Government has established Special Economic Zones Authority (SEZA) which will be responsible for establishing special economic zones around the country that will leverage on specific resources that are found in those regions. Investors in the region will be given preferential treatment when it comes to taxes, company registrations and other incentives. Head of Research at Motswedi Securities, Garry Juma said there are several factors which are going to make ‘the year tough for us’. Top in the list is the closure of BCL mine which had more than 5000 employees under its belt. The mine and its subsidiaries have been closed due to factors within and outside their sphere of control such as the weak commodity prices. BCL liquidator, Nigel Dixon Warren this week told reporters in Selibe Phikwe that there is no way the BCL mine could be saved from the dead. It will be sold by winter, either after being stripped or being sold as a whole. Suitors are already knocking on the office door of minister responsible for minerals, Sadique Kebonang with a view to acquire the assets of the closed mine and its subsidiaries. 

As a mineral-led economy, Botswana depends on minerals such as copper to survive. The closed mine basically means revenue from its copper and nickel exports have been reduced to zero.  “Challenges to growth in the current year may stem from base metal pressures (copper and nickel); low consumer spending; low business confidence and global demand dynamics,” added Sebabole.The domestic economy contracted by 0, 8 percent quarter on quarter for the period to September 2016. This is according to data released by Statistics Botswana two days before last Christmas.

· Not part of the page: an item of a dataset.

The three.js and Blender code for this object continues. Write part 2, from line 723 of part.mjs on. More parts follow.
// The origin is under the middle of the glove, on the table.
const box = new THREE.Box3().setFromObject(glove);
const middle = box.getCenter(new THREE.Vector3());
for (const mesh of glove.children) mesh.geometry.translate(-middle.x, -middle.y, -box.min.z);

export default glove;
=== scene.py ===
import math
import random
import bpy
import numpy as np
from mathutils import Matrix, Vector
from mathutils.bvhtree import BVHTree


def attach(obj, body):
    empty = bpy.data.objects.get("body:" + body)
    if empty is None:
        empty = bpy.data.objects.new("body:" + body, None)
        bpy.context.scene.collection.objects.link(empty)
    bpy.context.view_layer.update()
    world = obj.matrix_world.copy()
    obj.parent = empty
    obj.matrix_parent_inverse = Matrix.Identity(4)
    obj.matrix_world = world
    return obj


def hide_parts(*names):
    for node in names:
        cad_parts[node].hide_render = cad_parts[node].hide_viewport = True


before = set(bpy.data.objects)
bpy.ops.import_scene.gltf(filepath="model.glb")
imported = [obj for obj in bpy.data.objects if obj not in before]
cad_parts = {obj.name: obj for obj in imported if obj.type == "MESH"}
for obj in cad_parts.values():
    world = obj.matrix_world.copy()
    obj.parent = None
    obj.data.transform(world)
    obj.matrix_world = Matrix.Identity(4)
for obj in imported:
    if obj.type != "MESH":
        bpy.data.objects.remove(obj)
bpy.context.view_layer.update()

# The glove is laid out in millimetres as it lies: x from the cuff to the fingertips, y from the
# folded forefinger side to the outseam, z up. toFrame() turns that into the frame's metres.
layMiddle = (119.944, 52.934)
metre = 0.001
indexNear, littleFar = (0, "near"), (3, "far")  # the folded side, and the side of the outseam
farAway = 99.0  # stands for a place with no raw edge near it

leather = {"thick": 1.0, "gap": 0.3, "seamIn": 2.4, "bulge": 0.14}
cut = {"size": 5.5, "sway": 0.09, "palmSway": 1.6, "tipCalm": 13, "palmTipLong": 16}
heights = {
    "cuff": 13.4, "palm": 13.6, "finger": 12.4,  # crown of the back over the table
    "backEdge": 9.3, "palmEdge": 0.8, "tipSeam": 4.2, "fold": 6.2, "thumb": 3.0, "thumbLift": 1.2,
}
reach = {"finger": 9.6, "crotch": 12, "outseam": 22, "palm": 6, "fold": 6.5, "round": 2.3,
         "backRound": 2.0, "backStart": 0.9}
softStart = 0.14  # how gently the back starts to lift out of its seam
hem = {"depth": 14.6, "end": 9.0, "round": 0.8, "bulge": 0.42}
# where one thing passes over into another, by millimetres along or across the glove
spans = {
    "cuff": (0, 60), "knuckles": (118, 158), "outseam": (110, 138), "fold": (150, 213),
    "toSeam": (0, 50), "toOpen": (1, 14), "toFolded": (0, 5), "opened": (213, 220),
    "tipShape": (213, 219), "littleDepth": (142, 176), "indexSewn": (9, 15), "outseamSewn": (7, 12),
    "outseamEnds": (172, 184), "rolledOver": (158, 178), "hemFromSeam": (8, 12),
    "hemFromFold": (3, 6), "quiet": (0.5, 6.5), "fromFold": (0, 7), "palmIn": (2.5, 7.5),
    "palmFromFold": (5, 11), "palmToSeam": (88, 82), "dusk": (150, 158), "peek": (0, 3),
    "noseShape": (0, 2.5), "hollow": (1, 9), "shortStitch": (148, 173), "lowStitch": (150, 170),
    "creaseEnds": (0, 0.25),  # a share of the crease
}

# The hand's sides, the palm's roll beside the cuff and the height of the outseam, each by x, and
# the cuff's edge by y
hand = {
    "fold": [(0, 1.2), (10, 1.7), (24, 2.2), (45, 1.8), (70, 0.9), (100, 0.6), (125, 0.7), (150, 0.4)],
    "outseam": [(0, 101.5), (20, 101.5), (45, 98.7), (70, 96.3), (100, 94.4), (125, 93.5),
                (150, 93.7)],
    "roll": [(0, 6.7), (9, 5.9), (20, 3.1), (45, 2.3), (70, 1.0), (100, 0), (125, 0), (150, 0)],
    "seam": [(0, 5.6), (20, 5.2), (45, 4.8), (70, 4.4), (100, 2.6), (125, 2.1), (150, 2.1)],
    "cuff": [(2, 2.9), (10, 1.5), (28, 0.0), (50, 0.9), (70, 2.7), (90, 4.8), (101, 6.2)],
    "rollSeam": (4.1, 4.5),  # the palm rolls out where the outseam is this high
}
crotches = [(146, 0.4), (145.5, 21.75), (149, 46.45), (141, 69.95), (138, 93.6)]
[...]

However, Sebabole is optimistic that the good times are here for the economy as diamonds, the biggest export revenue earner have bounced, possibly for good. “Diamond sector improved in 2016, with year-on-year sales increasing by over 30 percent and we expect the momentum to remain positive in line with global prospects of more stable currencies, recovery of major economies like the US – which will be supportive for diamond demand,” said Sebabole in response to Botswana Guardian questions on Wednesday.

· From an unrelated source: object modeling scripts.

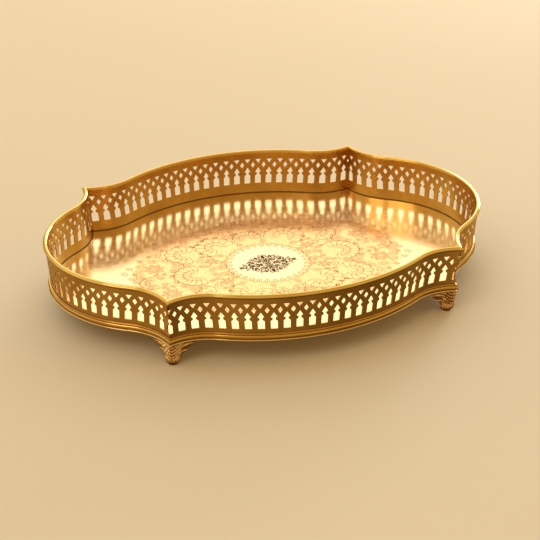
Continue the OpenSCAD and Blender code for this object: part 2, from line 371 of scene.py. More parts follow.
def engraving():
    """Lays the figures out in one quarter, fills between them, and repeats the quarter four times."""
    chance = random.Random(7)
    reach_x = 112 * MM
    reach_y = 80 * MM
    clear_r = 29 * MM
    bold = 1.3 * MM
    quarter = []
    taken = []
    figures = (
        ("shell", 30, 41, 14.5, 9, 54),
        ("shell", 58, 37, 13.5, 9, 20),
        ("rosette", 88, 22, 8.5, 8, 0),
        ("rosette", 41, 18, 6.0, 6, 0),
        ("curl", 77, 44, 6.0, 1, 250),
        ("curl", 85, 36, 5.0, -1, 60),
        ("curl", 97, 31, 5.0, 1, 120),
        ("curl", 52, 58, 5.5, -1, 330),
        ("curl", 17, 62, 6.0, 1, 200),
    )
    for kind, x, y, r, count, facing in figures:
        place = Vector((x, y)) * MM
        facing = math.radians(facing)
        r = r * MM
        if kind == "shell":
            lines = shell(r, count, facing, math.radians(250))
        elif kind == "rosette":
            lines = rosette(r, count)
        else:
            lines = sprig(r, facing, count)
        quarter += [([place + p for p in points], thick * bold) for points, thick in lines]
        taken.append((place, r))
    scrolls = (
        (46, 60, 3.0, 8.5, -60, 200, 4),
        (72, 22, 3.0, 8.0, 60, 330, 4),
        (100, 12, 2.4, 6.0, -130, 130, 3),
        (14, 50, 2.6, 7.2, -20, 220, 4),
        (66, 56, 2.4, 6.4, -90, 170, 3),
        (38, 8, 2.0, 5.4, 90, 400, 3),
    )
    for x, y, r_in, r_out, start, end, count in scrolls:
        place = Vector((x, y)) * MM
        start = math.radians(start)
        band = wave_band(place, r_in * MM, r_out * MM, start, math.radians(end), count)
        quarter += [(points, thick * bold) for points, thick in band]
        quarter.append((curl(place, r_in * 0.8 * MM, start, 1, 1.1, 12), 0.5 * bold))
        taken.append((place, r_out * MM))
    on_axis = ((62, 0, 15.0, 0), (0, 47, 11.0, 90), (97, 0, 9.0, 0), (0, 70, 9.0, 90))
    for x, y, r, facing in on_axis:
        taken.append((Vector((x, y)) * MM, r * MM))
    for _ in range(9000):
        r = chance.uniform(2.4, 5.4) * MM
        place = Vector((chance.uniform(0, reach_x), chance.uniform(0, reach_y)))
        edge = math.hypot(place.x / reach_x, place.y / reach_y)
        scallop = 1 - 0.05 * math.cos(10 * math.atan2(place.y / reach_y, place.x / reach_x))
        if edge > scallop or place.length < clear_r + 5 * MM + r or min(place.x, place.y) < r:
            continue
        if any((place - other).length < 0.88 * (r + other_r) for other, other_r in taken):
            continue
        taken.append((place, r))
        facing = chance.uniform(0, 2 * math.pi)
        quarter += [([place + p for p in points], thick * bold)
                    for points, thick in sprig(r * 1.1, facing, chance.choice((-1, 1)))]
    bm = bmesh.new()
    for sx in (-1, 1):
        for sy in (-1, 1):
            for points, thick in quarter:
                placed = [figure_middle + Vector((sx * p.x, sy * p.y)) for p in points]
                stroke(bm, placed, taper(len(placed), thick))
    for x, y, r, facing in on_axis:
        for turned in (0, math.pi):
            place = Vector((x, y)) * MM * (1 if turned == 0 else -1)
            for points, thick in shell(r * MM, 11, math.radians(facing) + turned, math.radians(230)):
                stroke(bm, [figure_middle + place + p for p in points], taper(len(points), thick * bold))
    teeth = 32
    for i in range(teeth):
        a = 2 * math.pi * i / teeth
        way = Vector((math.cos(a), math.sin(a)))
        base = figure_middle + way * (clear_r + 5.5 * MM)
        tip = figure_middle + way * (clear_r - 0.5 * MM)
        for edge in leaf(base, tip, 0.34, 9):
            stroke(bm, edge, taper(len(edge), 0.6 * bold))
        gap = a + math.pi / teeth
        bud = figure_middle + Vector((math.cos(gap), math.sin(gap))) * (clear_r + 4.5 * MM)
        stroke(bm, arc(bud, 1.3 * MM, gap - 2.2, gap + 2.2, 8), taper(8, 0.6 * bold))
    return finished("floor_engraving", bm, etched_line)


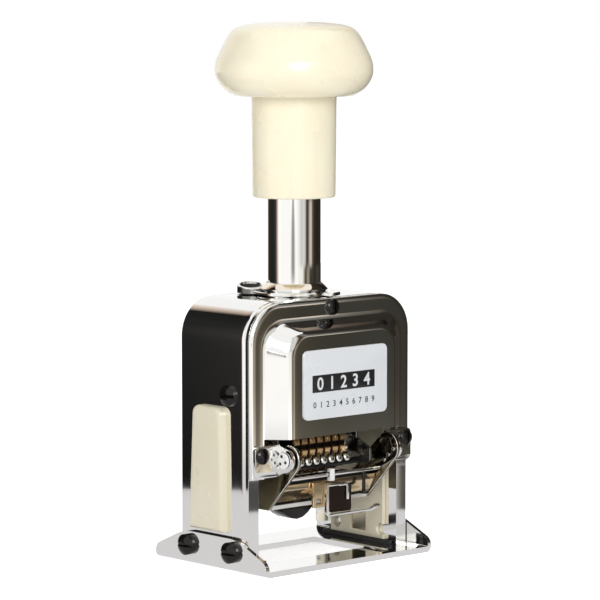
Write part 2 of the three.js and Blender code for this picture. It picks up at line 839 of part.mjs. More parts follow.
function buildWheels() {
  const outline = toothedOutline(digitsPerWheel, wheelRadius, wheelLandRise, wheelLandHalfAngle);
  for (let i = 0; i < wheelCount; i += 1) {
    const left = wheelFirstEdge + i * wheelPitch;
    const right = left + wheelWidth;
    const bore = rodX(axleRadius + pivotPlay, left - overrun, right + overrun, wheelAxisY, wheelAxisZ);
    add(`number_wheel_${i + 1}`, cut(slabX(outline, left, right), bore), brass);
  }
  const ratchetLeft = wheelFirstEdge + wheelCount * wheelPitch;
  const ratchetRight = ratchetLeft + ratchetWidth;
  const teeth = toothedOutline(ratchetTeeth, ratchetRadius, ratchetToothDepth, wheelLandHalfAngle / 2);
  const bore = rodX(axleRadius + pivotPlay, ratchetLeft - overrun, yokeRight, wheelAxisY, wheelAxisZ);
  add('ratchet_wheel', cut(slabX(teeth, ratchetLeft, ratchetRight), bore), steel);
  const spacerRight = yokeRight - yokeArmWidth - seatGap;
  const spacer = rodX(spacerRadius, ratchetRight + seatGap, spacerRight, wheelAxisY, wheelAxisZ, roundSides);
  add('spacer_collar', cut(spacer, bore), steel);
}

// Detent comb: a sprung finger in front of each wheel
function buildComb() {
  const back = combFront + combSheet;
  const barTop = combBottom + combBarHeight;
  let comb = block([-headHalfSpan, headHalfSpan], [combFront, back], [combBottom, barTop]);
  for (let i = 0; i < wheelCount; i += 1) {
    const middle = wheelFirstEdge + i * wheelPitch + wheelWidth / 2;
    const [left, right] = [middle - combFingerWidth / 2, middle + combFingerWidth / 2];
    const height = [barTop - overrun, barTop + combFingerHeight];
    comb = join(comb, block([left, right], [combFront, back], height));
  }
  add('detent_comb', comb, chrome);
}

// Pawl yoke: two arms on the axle, riveted to a bar behind the wheels with the driving pawl
function buildYoke() {
  const barFront = wheelAxisY + yokeReach - yokeBarDepth;
  const barRear = wheelAxisY + yokeReach;
  const barTop = wheelAxisZ - yokeDrop;
  const outline = strapOutline(wheelAxisY, wheelAxisZ, yokeHubRadius, [
    [barRear, barTop - yokeBarHeight],
    [barRear, barTop],
  ]);
  const bore = rodX(
    axleRadius + pivotPlay, -yokeRight - overrun, yokeRight + overrun, wheelAxisY, wheelAxisZ,
  );
  const barHalf = yokeRight - yokeArmWidth;
  for (const [side, sign] of sides) {
    const arm = slabX(outline, ...span(sign, barHalf, yokeRight));
    add(`yoke_arm_${side}`, cut(arm, bore), steel);
  }
  const bar = block([-barHalf, barHalf], [barFront, barRear], [barTop - yokeBarHeight, barTop]);
  const pawlLeft = wheelFirstEdge + wheelCount * wheelPitch;
  const pawlFront = wheelAxisY + wheelRadius + seatGap;
  const pawl = block(
    [pawlLeft, pawlLeft + yokePawlWidth],
    [pawlFront, barRear],
    [barTop - yokeBarHeight, barTop],
  );
  add('pawl_yoke', join(bar, pawl), steel);
}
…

Chief Executive of De Beers, Bruce Cleaver on Tuesday told site holders that for the industry to grow there must be increased collaboration by players. “We have made some good steps in this direction, with greater collaboration across the value chain to stimulate demand, to share industry insight and to support pipeline efficiency. But we must continue on this path and increase the impact of our combined efforts to grow industry value,” said Cleaver, who is in his second year of leading the world’s biggest diamond producer by value.

De Beers sells Botswana’s diamond abroad.  While Sebabole is optimistic of the diamond recovery, Juma is of the opinion that there is ‘too much uncertainty He cited the somewhat unpredictable relation with China, the world’s second biggest economy. “When bulls fight, it is the grass that suffers,” he explained. Elsewhere, there appears to be good news coming from the agricultural sector, which is likely to post improved output as a result of below average rains experienced in the past weeks. “Improvement in rainfalls might alleviate droughts,” stated Sebabole. Botswana has experienced droughts in recent years which necessitated bigger budgets for social safety programmes across most sectors of the economy.

Juma said that even if the agricultural sector will improve, ‘its contribution to GDP will still be little’. The sector contributed 1, 7 percent of total Gross Domestic Product in the three months to September 2016(Q3: 2016). The improvement in agriculture will lead to increased supply in grain, both Sebabole and Juma agree. Manufacturing- cited among sectors that can lead the economic diversification drive - has improved from 0,4 percent in the second quarter of 2016 to 1,7 percent in the quarter to September last year.
“Manufacturing has the potential to be boosted by several initiatives like AGOA, but will be dependent on accelerated implementation of policies that are favourable for the sector’s prospects to make it more competitive in real terms,” said Sebabole.